▶ **TASK BRIEF**
The data below holds the lines to copy: everything from the line containing "for item in" to the line containing "for node in", both ends included, set down exactly.

SUPPLIED INFORMATION start

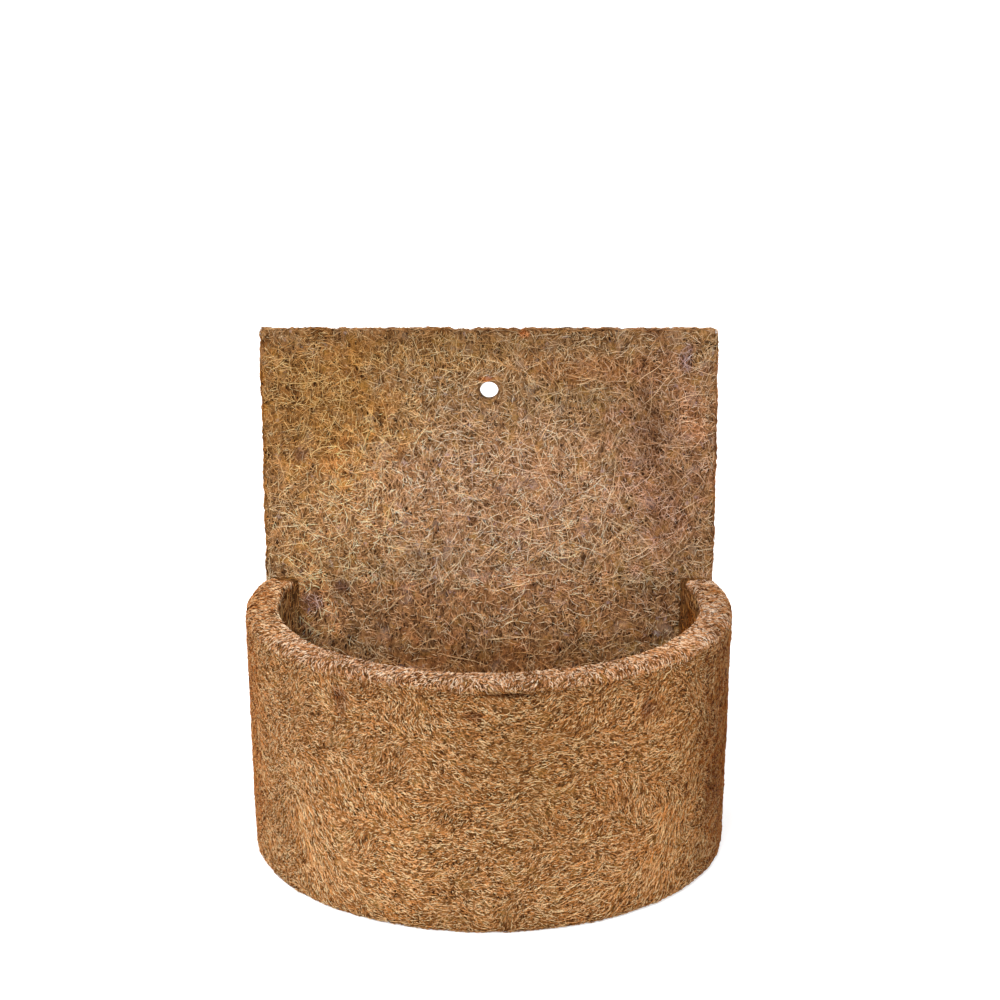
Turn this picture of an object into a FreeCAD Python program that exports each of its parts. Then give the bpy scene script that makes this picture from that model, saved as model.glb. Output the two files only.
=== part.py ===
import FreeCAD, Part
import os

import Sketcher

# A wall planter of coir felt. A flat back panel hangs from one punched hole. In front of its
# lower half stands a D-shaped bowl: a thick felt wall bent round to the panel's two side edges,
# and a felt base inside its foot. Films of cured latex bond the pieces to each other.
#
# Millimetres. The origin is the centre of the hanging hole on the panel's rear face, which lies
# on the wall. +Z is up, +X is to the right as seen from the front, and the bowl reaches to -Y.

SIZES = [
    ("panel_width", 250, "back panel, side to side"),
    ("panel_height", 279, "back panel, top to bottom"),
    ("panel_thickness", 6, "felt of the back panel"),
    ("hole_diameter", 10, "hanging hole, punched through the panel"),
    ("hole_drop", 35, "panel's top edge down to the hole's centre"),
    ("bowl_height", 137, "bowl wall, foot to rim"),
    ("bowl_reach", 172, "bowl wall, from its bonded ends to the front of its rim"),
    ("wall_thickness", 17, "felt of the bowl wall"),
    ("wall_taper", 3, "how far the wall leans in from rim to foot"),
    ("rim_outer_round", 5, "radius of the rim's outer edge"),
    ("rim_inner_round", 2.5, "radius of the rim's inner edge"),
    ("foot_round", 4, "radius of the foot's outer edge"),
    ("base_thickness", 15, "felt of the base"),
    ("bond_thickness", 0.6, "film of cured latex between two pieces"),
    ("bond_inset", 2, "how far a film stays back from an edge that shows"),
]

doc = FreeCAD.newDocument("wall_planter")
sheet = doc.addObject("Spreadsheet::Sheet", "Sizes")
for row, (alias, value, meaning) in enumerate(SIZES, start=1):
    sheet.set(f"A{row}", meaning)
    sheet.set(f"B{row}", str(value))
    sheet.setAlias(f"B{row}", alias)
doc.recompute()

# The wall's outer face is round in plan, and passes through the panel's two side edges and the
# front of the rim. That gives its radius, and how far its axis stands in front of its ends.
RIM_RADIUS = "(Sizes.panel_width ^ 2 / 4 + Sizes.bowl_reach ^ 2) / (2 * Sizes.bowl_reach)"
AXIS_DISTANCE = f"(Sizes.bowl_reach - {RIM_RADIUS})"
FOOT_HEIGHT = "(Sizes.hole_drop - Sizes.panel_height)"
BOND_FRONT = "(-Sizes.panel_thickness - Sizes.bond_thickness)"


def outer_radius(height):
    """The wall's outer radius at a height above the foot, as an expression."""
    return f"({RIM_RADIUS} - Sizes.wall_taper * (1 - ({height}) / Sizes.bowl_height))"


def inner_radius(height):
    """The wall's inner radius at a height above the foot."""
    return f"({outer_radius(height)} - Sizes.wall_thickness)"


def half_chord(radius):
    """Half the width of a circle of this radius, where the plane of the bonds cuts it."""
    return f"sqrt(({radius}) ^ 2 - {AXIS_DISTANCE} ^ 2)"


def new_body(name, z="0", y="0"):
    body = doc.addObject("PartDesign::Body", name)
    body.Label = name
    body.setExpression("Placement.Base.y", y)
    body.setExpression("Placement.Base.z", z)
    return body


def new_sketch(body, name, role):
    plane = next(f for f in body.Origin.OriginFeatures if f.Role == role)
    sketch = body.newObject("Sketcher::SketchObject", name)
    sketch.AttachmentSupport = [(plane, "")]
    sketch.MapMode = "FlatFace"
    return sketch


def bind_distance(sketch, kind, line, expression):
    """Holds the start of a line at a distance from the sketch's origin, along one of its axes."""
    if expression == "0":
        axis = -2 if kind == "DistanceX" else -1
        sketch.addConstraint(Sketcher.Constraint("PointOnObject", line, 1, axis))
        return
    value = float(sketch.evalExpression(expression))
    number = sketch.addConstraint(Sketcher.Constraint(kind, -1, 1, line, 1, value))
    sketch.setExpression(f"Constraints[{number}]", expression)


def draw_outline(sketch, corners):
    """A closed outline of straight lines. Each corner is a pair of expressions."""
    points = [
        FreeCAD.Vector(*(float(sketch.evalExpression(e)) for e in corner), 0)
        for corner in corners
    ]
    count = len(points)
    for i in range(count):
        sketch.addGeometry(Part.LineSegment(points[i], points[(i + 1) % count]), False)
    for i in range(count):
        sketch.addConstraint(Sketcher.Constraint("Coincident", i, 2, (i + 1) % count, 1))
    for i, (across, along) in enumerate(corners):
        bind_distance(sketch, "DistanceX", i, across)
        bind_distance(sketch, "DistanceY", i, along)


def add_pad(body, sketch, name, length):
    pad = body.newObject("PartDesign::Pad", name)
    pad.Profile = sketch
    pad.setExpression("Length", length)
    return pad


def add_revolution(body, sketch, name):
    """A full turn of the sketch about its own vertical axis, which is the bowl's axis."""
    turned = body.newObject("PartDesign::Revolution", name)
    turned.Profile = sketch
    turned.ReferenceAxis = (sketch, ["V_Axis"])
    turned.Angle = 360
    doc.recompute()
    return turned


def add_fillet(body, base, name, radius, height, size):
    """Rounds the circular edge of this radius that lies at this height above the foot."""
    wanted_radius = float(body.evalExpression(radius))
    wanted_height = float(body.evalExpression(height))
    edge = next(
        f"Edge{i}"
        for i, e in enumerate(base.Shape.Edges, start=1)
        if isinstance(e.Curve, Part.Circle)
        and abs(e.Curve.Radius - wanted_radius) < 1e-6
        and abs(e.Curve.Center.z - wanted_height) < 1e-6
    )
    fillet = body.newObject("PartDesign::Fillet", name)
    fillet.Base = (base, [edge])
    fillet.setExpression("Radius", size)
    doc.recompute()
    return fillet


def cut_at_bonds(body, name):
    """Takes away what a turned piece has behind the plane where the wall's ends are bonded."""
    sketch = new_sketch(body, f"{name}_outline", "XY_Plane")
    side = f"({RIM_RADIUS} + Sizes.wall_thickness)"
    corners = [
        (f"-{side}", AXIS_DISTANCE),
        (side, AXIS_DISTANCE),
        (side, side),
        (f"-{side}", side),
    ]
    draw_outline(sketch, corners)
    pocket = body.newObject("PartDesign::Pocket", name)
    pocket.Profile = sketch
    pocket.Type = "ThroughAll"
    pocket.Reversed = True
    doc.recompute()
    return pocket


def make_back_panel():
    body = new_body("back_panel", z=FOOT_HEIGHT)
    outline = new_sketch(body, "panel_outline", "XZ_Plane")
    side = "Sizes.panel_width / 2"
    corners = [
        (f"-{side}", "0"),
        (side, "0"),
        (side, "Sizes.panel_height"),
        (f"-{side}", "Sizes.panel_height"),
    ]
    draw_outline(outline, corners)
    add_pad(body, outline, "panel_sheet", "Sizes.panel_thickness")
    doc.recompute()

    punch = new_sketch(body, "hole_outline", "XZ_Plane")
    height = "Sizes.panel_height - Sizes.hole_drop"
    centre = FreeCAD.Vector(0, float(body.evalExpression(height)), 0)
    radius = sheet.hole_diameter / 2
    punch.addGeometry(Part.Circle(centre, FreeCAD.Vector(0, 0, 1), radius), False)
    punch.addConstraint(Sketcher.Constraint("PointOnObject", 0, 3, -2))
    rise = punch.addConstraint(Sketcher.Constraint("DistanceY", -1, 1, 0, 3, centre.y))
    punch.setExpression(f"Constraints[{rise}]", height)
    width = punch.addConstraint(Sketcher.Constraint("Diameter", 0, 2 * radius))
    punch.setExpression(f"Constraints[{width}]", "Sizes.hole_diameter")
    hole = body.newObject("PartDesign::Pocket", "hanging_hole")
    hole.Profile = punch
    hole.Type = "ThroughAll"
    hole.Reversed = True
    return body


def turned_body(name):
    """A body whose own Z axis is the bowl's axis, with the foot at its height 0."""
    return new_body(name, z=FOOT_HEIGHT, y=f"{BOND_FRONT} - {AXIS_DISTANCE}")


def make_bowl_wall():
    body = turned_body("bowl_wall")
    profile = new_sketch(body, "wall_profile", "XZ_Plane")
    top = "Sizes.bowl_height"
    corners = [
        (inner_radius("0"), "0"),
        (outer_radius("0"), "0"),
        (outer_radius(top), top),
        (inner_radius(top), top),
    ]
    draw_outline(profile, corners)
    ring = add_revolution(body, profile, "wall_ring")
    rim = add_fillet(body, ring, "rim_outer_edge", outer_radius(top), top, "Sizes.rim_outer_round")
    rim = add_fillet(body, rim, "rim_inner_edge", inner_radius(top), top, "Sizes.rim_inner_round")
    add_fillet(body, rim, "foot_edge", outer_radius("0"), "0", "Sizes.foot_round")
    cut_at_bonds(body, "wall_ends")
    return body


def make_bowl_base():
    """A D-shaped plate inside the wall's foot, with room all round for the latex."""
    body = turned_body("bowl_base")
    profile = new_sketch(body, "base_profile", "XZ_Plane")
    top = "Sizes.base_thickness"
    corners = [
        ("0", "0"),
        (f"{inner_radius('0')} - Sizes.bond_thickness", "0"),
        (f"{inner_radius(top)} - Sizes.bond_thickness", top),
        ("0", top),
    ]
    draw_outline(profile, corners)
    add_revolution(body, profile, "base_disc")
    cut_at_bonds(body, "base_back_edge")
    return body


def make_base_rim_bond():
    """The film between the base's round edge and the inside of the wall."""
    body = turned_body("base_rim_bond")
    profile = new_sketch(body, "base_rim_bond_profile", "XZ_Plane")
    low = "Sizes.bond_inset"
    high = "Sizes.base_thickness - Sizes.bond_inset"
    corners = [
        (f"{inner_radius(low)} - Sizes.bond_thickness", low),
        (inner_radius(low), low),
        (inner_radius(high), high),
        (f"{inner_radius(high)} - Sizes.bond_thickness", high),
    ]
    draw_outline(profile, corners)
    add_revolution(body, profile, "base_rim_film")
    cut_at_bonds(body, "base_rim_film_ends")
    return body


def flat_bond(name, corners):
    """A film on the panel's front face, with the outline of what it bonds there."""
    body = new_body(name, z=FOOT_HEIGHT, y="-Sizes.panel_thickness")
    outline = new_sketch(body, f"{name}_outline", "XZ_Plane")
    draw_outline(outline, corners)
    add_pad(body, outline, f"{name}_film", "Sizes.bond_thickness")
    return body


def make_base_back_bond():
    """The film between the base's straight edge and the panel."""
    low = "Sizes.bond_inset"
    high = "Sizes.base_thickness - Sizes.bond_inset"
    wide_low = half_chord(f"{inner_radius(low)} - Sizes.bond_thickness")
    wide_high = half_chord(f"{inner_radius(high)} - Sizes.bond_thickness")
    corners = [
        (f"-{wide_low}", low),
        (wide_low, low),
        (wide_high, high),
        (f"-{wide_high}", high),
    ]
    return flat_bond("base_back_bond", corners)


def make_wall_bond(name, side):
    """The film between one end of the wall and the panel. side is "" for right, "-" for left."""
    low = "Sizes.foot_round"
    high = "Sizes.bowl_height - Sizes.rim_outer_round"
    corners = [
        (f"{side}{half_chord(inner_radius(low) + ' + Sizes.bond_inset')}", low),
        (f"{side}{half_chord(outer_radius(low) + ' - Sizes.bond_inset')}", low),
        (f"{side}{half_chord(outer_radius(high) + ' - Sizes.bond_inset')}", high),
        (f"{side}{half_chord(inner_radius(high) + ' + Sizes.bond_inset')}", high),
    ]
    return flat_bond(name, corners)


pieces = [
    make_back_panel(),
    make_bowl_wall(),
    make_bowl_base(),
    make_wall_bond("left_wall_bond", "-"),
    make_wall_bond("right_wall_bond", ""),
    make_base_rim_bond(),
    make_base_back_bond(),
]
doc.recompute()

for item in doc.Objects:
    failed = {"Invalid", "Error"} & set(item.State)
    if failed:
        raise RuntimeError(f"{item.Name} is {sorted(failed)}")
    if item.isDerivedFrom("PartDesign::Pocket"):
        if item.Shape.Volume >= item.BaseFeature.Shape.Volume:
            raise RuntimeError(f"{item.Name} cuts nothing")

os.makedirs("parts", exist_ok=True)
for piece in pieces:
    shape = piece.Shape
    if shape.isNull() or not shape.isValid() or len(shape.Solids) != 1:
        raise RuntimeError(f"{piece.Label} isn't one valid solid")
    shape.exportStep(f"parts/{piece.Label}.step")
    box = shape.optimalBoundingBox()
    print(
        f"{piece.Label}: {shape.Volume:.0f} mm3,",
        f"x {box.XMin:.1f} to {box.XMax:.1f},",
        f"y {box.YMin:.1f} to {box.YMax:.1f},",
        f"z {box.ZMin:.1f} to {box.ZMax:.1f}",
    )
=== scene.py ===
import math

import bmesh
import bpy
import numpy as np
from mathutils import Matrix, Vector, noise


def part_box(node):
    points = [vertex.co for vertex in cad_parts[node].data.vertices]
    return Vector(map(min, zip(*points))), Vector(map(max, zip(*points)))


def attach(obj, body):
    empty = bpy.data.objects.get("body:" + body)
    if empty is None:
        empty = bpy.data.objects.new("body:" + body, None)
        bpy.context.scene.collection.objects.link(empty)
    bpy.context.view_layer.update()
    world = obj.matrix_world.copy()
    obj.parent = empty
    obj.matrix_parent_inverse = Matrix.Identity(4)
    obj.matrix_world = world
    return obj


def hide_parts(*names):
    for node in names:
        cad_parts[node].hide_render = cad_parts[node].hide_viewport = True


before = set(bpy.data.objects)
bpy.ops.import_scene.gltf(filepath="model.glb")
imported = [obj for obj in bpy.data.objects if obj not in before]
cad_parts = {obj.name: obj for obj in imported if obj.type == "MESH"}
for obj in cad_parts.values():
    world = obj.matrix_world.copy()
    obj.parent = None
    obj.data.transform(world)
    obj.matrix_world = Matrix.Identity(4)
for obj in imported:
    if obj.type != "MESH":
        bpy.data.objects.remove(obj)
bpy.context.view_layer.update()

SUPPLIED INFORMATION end

▶ **CORRECT OUTPUT**
for item in doc.Objects:
    failed = {"Invalid", "Error"} & set(item.State)
    if failed:
        raise RuntimeError(f"{item.Name} is {sorted(failed)}")
    if item.isDerivedFrom("PartDesign::Pocket"):
        if item.Shape.Volume >= item.BaseFeature.Shape.Volume:
            raise RuntimeError(f"{item.Name} cuts nothing")

os.makedirs("parts", exist_ok=True)
for piece in pieces:
    shape = piece.Shape
    if shape.isNull() or not shape.isValid() or len(shape.Solids) != 1:
        raise RuntimeError(f"{piece.Label} isn't one valid solid")
    shape.exportStep(f"parts/{piece.Label}.step")
    box = shape.optimalBoundingBox()
    print(
        f"{piece.Label}: {shape.Volume:.0f} mm3,",
        f"x {box.XMin:.1f} to {box.XMax:.1f},",
        f"y {box.YMin:.1f} to {box.YMax:.1f},",
        f"z {box.ZMin:.1f} to {box.ZMax:.1f}",
    )
=== scene.py ===
import math

import bmesh
import bpy
import numpy as np
from mathutils import Matrix, Vector, noise


def part_box(node):
    points = [vertex.co for vertex in cad_parts[node].data.vertices]
    return Vector(map(min, zip(*points))), Vector(map(max, zip(*points)))


def attach(obj, body):
    empty = bpy.data.objects.get("body:" + body)
    if empty is None:
        empty = bpy.data.objects.new("body:" + body, None)
        bpy.context.scene.collection.objects.link(empty)
    bpy.context.view_layer.update()
    world = obj.matrix_world.copy()
    obj.parent = empty
    obj.matrix_parent_inverse = Matrix.Identity(4)
    obj.matrix_world = world
    return obj


def hide_parts(*names):
    for node in names:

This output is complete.